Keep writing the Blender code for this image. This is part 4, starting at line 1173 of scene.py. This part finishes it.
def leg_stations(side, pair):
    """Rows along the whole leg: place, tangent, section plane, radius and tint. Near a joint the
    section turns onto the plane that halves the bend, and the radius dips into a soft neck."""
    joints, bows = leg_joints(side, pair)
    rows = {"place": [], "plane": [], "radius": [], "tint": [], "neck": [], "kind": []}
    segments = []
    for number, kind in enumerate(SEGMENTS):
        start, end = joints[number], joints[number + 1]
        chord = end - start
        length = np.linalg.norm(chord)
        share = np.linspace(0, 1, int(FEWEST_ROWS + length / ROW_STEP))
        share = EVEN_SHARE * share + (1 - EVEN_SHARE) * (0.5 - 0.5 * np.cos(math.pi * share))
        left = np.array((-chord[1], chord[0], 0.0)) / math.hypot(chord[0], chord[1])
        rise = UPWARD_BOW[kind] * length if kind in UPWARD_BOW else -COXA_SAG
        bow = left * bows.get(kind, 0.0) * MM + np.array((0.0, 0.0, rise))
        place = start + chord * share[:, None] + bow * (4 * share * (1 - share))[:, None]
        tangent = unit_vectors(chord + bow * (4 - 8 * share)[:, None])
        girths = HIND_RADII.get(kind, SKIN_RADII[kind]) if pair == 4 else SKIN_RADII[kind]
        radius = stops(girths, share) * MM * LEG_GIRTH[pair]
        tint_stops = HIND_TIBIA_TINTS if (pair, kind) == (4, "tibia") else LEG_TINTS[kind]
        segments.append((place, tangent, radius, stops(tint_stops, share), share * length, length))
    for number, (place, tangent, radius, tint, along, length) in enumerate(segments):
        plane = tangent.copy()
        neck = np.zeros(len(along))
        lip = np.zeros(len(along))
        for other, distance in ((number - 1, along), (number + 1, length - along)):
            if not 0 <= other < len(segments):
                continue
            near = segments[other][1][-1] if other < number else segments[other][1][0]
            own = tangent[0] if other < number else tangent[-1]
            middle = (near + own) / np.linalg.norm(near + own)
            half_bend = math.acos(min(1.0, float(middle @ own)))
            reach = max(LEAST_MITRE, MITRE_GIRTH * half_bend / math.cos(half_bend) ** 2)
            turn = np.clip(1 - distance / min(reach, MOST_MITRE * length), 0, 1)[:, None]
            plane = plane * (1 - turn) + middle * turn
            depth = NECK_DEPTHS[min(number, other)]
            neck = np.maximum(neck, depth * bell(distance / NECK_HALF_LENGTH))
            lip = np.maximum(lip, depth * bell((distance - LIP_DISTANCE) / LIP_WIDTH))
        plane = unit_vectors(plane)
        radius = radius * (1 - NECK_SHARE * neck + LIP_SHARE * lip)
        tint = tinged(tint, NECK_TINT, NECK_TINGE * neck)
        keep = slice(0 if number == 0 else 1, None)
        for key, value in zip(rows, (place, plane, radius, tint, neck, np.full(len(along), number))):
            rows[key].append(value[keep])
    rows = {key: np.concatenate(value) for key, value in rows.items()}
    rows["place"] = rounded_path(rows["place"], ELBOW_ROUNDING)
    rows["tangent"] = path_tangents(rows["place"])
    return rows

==

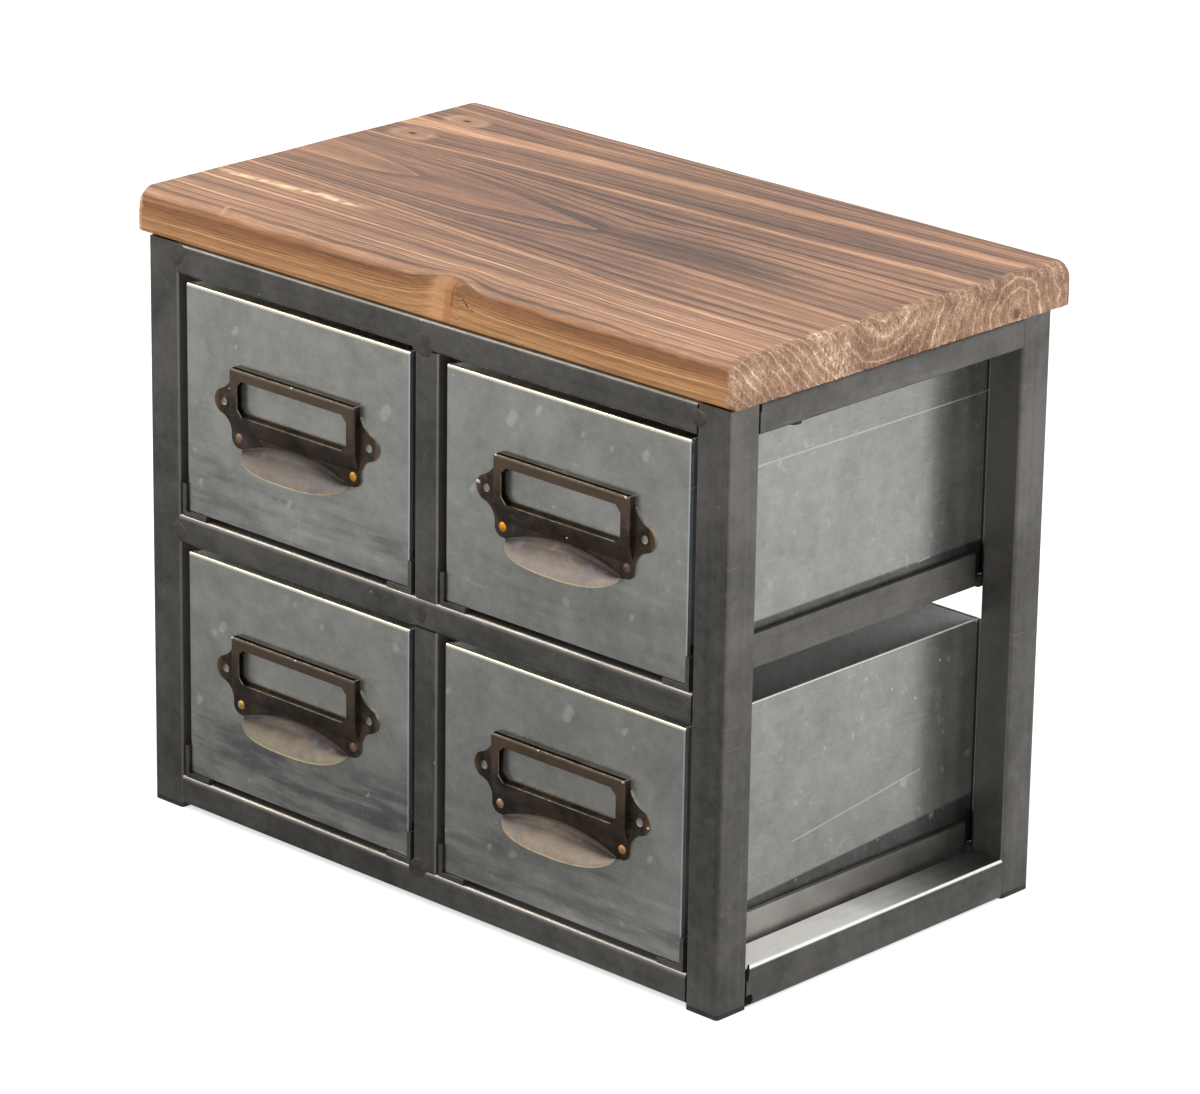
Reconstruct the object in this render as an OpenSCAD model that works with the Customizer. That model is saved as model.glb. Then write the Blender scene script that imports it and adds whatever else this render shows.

• _Exercise instructions_: Of the lines above, how many include the word "scene"? Reply with the number only.

• _Task response_: 2